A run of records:
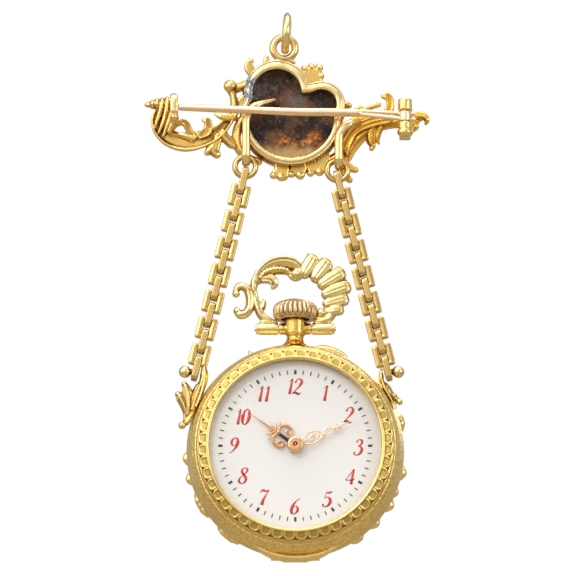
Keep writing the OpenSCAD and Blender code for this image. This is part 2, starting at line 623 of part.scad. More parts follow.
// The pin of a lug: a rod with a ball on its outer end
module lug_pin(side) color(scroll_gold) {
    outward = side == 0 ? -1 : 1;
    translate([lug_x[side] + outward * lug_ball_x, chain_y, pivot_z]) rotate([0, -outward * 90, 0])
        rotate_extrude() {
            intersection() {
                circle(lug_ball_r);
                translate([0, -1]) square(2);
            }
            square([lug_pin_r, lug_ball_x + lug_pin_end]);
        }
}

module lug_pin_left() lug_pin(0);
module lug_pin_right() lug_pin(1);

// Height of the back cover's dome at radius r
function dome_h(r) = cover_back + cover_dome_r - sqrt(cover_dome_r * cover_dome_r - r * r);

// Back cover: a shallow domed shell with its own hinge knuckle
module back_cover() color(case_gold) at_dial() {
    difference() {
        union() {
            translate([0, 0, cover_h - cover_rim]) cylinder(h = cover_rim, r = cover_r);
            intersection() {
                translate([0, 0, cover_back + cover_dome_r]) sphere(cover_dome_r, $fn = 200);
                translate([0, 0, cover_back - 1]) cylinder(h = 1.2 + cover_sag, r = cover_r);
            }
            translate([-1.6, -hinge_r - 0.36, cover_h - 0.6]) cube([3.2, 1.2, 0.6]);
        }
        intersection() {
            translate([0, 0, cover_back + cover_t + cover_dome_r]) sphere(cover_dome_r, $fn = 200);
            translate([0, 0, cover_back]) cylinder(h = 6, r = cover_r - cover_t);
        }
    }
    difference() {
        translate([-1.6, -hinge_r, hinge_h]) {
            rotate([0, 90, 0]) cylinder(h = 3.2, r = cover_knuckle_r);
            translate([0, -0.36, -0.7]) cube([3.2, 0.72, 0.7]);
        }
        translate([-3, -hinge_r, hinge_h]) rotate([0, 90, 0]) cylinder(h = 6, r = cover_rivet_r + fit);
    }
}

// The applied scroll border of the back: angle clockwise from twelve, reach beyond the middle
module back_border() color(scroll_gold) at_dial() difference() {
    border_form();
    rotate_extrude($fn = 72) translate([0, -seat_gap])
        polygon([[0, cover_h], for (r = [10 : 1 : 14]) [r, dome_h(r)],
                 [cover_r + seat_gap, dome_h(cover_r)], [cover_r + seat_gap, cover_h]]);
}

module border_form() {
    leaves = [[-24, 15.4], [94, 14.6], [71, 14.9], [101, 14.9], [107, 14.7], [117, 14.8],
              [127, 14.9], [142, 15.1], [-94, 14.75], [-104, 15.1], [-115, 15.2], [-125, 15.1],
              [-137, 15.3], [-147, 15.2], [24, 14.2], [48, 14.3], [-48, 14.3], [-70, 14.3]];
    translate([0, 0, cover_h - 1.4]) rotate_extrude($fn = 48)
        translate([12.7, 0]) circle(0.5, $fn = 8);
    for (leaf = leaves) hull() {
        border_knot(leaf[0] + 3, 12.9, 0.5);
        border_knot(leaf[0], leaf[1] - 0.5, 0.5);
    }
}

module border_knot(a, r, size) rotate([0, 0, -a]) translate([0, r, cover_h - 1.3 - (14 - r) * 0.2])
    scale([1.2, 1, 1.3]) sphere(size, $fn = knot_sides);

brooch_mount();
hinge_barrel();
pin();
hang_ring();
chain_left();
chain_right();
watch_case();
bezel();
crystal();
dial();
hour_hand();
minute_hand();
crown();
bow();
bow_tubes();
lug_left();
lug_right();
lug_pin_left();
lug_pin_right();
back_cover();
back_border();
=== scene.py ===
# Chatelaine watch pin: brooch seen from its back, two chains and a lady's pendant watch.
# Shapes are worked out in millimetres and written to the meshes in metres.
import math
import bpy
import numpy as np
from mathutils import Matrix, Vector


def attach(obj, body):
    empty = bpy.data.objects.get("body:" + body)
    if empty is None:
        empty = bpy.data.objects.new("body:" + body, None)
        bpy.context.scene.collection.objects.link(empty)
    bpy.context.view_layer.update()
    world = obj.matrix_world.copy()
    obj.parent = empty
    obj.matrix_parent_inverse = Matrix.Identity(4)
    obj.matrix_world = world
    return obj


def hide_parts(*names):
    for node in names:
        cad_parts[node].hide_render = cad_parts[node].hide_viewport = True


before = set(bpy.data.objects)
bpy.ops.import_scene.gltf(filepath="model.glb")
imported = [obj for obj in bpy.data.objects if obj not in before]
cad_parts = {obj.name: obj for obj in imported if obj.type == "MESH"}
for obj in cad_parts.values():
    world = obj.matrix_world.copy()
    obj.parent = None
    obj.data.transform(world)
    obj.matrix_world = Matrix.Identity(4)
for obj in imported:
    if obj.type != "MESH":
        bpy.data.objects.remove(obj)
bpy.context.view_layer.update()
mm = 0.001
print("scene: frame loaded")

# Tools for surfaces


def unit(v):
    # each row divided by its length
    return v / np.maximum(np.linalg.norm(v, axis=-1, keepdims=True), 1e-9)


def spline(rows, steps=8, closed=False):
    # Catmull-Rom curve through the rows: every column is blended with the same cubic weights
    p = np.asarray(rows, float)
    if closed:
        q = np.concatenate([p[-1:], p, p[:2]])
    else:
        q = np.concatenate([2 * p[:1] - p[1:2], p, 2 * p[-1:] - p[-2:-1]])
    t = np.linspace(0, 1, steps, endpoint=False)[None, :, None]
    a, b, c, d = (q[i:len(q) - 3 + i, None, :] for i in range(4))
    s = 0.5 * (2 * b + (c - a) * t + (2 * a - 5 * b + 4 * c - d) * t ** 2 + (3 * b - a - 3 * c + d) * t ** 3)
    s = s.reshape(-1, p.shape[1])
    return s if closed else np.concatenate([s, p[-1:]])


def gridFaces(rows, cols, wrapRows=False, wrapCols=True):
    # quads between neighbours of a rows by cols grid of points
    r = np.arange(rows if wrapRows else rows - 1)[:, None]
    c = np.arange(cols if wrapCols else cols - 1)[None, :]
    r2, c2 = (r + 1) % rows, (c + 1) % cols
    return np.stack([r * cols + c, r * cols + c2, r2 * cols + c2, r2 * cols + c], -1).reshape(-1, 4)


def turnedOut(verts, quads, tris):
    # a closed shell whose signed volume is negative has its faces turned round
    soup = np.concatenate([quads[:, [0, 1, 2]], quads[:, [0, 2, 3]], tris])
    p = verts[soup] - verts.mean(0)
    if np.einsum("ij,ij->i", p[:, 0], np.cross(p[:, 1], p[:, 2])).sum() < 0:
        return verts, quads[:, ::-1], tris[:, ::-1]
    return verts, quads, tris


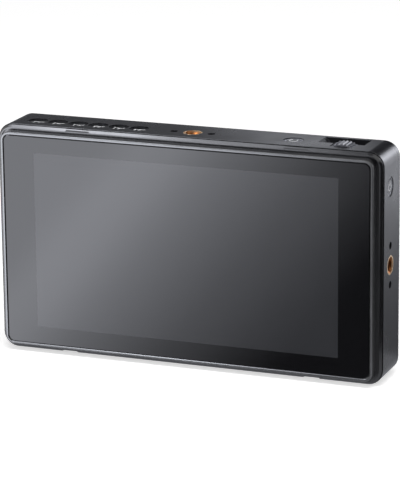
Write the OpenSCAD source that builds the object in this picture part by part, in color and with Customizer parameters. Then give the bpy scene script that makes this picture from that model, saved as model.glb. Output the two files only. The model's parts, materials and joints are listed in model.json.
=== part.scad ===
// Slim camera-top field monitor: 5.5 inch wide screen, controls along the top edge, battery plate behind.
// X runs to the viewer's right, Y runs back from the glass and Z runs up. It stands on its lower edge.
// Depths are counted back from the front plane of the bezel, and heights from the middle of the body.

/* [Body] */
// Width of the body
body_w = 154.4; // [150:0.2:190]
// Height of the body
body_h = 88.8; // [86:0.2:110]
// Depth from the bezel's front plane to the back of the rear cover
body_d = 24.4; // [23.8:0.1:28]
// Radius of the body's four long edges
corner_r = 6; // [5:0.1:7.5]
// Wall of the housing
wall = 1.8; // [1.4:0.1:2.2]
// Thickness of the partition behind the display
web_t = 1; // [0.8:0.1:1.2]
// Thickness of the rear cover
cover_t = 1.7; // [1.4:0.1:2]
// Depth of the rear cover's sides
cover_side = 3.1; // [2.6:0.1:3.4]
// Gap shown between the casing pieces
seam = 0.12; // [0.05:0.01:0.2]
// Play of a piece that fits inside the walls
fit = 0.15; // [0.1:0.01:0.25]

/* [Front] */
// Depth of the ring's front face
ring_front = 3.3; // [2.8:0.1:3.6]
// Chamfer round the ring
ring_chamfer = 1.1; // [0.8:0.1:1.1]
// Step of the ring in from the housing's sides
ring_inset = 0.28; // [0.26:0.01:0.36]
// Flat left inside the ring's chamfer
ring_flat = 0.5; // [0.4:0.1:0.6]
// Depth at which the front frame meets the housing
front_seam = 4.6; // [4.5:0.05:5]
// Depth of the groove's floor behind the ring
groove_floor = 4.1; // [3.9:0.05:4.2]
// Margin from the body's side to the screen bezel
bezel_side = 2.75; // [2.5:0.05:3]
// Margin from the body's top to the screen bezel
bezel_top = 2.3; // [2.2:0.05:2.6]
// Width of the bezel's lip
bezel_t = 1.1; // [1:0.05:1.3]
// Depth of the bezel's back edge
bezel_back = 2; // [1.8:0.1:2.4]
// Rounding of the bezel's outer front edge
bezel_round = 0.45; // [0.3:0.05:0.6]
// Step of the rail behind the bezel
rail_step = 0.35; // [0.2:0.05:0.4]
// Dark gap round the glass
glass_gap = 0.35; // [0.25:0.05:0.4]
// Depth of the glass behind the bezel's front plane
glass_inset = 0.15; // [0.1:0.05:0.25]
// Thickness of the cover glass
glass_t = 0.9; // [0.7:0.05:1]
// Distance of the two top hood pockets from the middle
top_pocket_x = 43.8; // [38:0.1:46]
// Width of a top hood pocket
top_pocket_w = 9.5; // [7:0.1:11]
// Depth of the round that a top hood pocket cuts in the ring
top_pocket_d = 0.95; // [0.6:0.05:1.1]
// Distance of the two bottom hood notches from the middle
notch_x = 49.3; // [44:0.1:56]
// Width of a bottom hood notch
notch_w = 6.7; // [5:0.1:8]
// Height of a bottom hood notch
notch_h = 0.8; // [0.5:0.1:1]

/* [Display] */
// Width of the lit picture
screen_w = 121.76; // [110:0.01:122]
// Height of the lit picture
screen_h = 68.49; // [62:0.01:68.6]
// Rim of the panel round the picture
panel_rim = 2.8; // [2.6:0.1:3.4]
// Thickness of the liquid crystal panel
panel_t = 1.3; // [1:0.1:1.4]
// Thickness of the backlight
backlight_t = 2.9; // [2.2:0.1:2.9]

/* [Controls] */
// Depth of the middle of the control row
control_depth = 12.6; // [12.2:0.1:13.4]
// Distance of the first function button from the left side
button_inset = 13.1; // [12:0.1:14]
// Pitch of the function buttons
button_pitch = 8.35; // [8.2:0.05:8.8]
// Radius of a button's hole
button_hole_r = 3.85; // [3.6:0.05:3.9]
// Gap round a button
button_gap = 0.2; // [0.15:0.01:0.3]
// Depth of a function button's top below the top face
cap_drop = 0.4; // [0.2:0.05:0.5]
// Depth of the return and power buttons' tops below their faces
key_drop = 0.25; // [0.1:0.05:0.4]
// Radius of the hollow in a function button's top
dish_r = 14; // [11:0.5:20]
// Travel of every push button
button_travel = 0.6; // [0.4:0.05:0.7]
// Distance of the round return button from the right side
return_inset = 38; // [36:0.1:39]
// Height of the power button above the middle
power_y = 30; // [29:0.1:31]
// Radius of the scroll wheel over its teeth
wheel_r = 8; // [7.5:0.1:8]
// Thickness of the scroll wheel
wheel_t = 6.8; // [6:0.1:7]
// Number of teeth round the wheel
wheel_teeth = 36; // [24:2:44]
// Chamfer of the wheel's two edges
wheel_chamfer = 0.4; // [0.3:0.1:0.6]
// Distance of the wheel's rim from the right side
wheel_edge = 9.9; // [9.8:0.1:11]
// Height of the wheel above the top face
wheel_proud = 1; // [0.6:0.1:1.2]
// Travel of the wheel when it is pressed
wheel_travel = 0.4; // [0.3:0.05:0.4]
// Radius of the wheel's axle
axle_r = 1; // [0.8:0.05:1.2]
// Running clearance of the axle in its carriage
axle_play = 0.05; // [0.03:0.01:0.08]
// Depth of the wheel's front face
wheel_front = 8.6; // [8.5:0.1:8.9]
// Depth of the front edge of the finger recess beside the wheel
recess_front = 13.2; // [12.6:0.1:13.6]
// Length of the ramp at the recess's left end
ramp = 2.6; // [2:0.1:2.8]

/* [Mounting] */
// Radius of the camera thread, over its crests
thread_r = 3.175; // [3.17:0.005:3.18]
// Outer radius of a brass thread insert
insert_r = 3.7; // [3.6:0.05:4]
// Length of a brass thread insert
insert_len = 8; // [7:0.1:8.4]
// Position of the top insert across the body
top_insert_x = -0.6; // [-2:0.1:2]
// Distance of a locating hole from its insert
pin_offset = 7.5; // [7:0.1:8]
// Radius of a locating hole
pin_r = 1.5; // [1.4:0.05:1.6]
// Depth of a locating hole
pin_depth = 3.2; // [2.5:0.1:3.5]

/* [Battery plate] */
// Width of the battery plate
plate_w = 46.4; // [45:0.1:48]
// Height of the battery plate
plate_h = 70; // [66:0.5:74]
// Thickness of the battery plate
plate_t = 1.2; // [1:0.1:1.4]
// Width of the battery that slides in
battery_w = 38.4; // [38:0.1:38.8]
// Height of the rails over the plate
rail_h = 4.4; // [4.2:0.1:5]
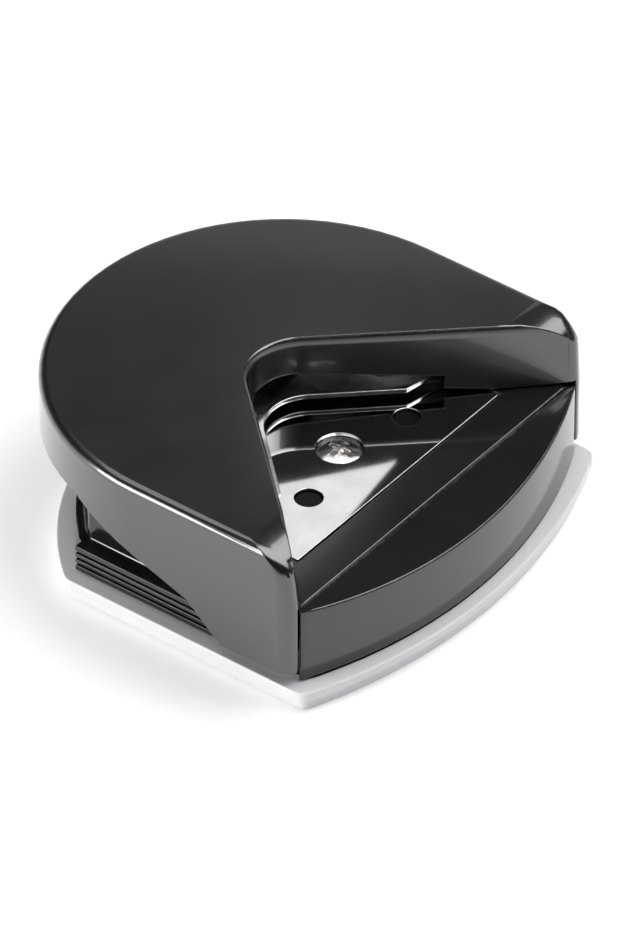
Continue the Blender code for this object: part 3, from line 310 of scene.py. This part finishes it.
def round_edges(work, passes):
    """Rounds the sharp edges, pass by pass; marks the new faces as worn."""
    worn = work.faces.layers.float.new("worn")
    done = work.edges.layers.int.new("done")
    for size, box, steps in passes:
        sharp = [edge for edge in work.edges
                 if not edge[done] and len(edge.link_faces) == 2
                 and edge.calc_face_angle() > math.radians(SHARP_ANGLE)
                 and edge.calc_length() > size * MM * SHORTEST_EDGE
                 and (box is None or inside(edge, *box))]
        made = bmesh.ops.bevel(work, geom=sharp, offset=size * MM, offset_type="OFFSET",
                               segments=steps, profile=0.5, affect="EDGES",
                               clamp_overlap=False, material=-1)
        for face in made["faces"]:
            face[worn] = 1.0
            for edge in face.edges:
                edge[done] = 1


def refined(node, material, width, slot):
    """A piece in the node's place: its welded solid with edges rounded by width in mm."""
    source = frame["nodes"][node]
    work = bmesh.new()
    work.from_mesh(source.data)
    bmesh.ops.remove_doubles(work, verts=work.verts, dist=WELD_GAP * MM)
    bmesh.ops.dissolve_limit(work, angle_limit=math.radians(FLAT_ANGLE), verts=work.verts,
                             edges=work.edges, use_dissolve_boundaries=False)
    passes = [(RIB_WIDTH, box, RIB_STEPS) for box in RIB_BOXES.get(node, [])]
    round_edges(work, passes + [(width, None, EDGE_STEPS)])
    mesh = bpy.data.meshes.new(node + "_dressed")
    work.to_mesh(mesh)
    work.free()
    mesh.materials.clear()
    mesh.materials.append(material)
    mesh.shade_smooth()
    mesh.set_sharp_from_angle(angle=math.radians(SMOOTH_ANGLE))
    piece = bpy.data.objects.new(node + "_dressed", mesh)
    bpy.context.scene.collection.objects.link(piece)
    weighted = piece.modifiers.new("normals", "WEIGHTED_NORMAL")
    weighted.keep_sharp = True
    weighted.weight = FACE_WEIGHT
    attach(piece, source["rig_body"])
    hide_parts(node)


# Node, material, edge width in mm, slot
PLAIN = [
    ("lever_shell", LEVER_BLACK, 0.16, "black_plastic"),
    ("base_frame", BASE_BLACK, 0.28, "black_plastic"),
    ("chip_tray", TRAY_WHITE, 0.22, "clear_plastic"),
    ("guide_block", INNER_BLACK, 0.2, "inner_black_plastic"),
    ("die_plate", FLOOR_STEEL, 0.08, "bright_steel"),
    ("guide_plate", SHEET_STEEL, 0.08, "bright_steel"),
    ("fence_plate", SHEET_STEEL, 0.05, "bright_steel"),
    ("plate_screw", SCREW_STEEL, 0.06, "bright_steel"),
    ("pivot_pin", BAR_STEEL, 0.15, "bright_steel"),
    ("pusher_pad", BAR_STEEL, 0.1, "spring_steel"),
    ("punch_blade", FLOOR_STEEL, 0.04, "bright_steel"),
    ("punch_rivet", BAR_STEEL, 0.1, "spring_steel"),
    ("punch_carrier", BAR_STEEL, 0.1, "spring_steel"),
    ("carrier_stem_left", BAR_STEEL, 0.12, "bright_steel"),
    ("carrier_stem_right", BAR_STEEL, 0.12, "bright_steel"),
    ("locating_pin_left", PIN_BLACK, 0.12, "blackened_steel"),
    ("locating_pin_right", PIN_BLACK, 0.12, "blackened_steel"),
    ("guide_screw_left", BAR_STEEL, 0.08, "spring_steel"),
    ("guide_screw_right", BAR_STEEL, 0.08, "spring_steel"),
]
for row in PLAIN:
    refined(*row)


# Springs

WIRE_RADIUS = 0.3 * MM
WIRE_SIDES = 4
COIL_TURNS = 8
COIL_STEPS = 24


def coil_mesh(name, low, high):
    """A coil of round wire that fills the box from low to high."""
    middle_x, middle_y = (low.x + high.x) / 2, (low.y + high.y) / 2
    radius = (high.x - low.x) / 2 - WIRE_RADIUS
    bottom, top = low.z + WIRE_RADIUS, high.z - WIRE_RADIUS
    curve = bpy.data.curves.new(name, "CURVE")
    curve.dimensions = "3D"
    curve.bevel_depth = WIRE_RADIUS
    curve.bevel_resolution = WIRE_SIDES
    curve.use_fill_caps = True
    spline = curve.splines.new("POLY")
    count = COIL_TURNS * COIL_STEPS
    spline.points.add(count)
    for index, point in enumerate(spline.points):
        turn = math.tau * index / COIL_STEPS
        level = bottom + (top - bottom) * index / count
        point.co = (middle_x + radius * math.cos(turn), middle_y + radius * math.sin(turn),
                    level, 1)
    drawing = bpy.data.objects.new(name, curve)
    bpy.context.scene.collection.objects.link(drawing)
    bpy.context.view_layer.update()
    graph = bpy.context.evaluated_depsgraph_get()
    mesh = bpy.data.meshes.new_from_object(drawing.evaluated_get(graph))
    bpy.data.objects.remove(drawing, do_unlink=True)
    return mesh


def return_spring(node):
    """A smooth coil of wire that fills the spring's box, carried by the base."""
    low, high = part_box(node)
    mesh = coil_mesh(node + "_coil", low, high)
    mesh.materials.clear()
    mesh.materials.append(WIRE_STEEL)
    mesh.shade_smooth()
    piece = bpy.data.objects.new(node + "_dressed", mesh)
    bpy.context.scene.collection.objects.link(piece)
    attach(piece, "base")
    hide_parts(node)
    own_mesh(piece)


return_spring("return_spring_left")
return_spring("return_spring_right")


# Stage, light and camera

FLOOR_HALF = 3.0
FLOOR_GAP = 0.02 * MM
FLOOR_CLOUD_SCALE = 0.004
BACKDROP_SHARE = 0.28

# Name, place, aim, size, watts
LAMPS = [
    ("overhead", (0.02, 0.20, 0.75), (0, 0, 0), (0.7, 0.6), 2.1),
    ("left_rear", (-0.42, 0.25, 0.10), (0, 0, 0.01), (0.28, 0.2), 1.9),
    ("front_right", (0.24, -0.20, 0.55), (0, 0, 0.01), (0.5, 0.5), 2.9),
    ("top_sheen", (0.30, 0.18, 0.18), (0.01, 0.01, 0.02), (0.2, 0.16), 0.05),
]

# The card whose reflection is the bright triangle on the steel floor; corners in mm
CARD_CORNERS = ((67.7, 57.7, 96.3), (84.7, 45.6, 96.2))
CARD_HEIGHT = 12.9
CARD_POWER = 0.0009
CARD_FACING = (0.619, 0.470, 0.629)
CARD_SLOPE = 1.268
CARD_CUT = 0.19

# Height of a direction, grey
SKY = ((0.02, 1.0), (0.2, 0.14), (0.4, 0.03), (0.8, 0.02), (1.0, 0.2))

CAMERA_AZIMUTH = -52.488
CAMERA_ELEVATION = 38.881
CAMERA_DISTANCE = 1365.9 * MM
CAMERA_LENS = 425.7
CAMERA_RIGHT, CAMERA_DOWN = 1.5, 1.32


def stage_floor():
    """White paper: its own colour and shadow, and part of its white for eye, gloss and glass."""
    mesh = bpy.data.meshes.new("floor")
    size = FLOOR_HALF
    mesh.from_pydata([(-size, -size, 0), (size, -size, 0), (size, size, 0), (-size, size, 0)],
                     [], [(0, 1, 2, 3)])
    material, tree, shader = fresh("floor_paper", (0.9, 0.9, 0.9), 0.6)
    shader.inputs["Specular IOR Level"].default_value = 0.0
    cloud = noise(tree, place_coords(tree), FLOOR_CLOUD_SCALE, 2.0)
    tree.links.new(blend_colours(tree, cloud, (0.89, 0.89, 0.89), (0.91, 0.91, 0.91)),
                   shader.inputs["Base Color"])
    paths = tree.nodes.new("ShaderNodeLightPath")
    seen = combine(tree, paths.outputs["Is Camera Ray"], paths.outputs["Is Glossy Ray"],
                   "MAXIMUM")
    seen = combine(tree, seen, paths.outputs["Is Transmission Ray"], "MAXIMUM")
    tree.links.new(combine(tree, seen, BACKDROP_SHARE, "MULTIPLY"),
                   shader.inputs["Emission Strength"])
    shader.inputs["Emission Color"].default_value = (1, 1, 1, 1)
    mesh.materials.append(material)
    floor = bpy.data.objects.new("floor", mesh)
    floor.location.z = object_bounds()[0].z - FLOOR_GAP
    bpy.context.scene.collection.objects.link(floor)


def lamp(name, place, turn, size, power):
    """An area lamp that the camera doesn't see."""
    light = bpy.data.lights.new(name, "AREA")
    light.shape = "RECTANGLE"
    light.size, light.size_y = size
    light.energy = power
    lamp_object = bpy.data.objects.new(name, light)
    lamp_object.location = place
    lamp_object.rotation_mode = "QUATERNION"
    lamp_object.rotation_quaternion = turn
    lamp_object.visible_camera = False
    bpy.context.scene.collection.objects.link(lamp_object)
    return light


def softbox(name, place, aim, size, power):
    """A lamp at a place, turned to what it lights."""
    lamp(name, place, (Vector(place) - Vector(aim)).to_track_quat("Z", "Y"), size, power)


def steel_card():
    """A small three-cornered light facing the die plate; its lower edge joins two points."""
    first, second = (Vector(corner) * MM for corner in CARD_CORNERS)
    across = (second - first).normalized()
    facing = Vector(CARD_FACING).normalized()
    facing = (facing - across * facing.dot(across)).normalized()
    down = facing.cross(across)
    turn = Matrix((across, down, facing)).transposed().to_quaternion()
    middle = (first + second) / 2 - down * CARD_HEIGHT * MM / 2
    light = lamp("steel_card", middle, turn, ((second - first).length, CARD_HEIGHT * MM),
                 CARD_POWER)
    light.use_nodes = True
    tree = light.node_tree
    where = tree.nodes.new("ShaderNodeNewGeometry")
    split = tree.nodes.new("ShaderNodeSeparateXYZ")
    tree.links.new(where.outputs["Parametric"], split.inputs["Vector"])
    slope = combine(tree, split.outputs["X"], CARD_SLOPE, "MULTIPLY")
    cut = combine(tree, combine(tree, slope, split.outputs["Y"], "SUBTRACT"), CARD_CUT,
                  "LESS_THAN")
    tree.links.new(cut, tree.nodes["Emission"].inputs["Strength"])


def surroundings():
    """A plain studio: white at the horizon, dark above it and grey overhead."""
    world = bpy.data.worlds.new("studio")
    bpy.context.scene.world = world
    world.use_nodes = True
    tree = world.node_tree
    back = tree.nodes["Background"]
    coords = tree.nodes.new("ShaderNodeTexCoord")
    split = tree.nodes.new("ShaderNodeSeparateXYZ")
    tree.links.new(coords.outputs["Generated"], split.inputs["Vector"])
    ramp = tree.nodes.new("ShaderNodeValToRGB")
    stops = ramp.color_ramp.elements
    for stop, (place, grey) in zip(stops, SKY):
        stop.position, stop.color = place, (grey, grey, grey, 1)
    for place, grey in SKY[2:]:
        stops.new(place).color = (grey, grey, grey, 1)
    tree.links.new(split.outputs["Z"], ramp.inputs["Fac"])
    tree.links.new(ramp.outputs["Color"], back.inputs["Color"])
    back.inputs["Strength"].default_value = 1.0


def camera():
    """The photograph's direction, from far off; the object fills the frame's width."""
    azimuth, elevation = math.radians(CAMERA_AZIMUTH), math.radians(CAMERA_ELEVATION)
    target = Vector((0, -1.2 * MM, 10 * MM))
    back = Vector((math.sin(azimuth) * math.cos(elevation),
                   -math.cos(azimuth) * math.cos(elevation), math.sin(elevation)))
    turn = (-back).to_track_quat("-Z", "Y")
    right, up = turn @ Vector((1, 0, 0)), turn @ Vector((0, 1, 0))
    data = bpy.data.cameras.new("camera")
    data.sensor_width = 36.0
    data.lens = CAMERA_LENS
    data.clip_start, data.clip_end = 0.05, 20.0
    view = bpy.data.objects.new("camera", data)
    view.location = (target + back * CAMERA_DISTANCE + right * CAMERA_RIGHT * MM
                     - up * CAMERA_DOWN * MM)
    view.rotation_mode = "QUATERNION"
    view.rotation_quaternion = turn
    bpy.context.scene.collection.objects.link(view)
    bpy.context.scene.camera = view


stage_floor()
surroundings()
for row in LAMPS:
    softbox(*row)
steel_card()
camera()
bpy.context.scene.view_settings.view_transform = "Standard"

| What you should do |
Each line from the line containing "Write the OpenSCAD" through the line containing "fit = 0.15; // [0.1:0.01:0.25]" is to be transcribed exactly, and no other line.

| Full answer |
Write the OpenSCAD source that builds the object in this picture part by part, in color and with Customizer parameters. Then give the bpy scene script that makes this picture from that model, saved as model.glb. Output the two files only. The model's parts, materials and joints are listed in model.json.
=== part.scad ===
// Slim camera-top field monitor: 5.5 inch wide screen, controls along the top edge, battery plate behind.
// X runs to the viewer's right, Y runs back from the glass and Z runs up. It stands on its lower edge.
// Depths are counted back from the front plane of the bezel, and heights from the middle of the body.

/* [Body] */
// Width of the body
body_w = 154.4; // [150:0.2:190]
// Height of the body
body_h = 88.8; // [86:0.2:110]
// Depth from the bezel's front plane to the back of the rear cover
body_d = 24.4; // [23.8:0.1:28]
// Radius of the body's four long edges
corner_r = 6; // [5:0.1:7.5]
// Wall of the housing
wall = 1.8; // [1.4:0.1:2.2]
// Thickness of the partition behind the display
web_t = 1; // [0.8:0.1:1.2]
// Thickness of the rear cover
cover_t = 1.7; // [1.4:0.1:2]
// Depth of the rear cover's sides
cover_side = 3.1; // [2.6:0.1:3.4]
// Gap shown between the casing pieces
seam = 0.12; // [0.05:0.01:0.2]
// Play of a piece that fits inside the walls
fit = 0.15; // [0.1:0.01:0.25]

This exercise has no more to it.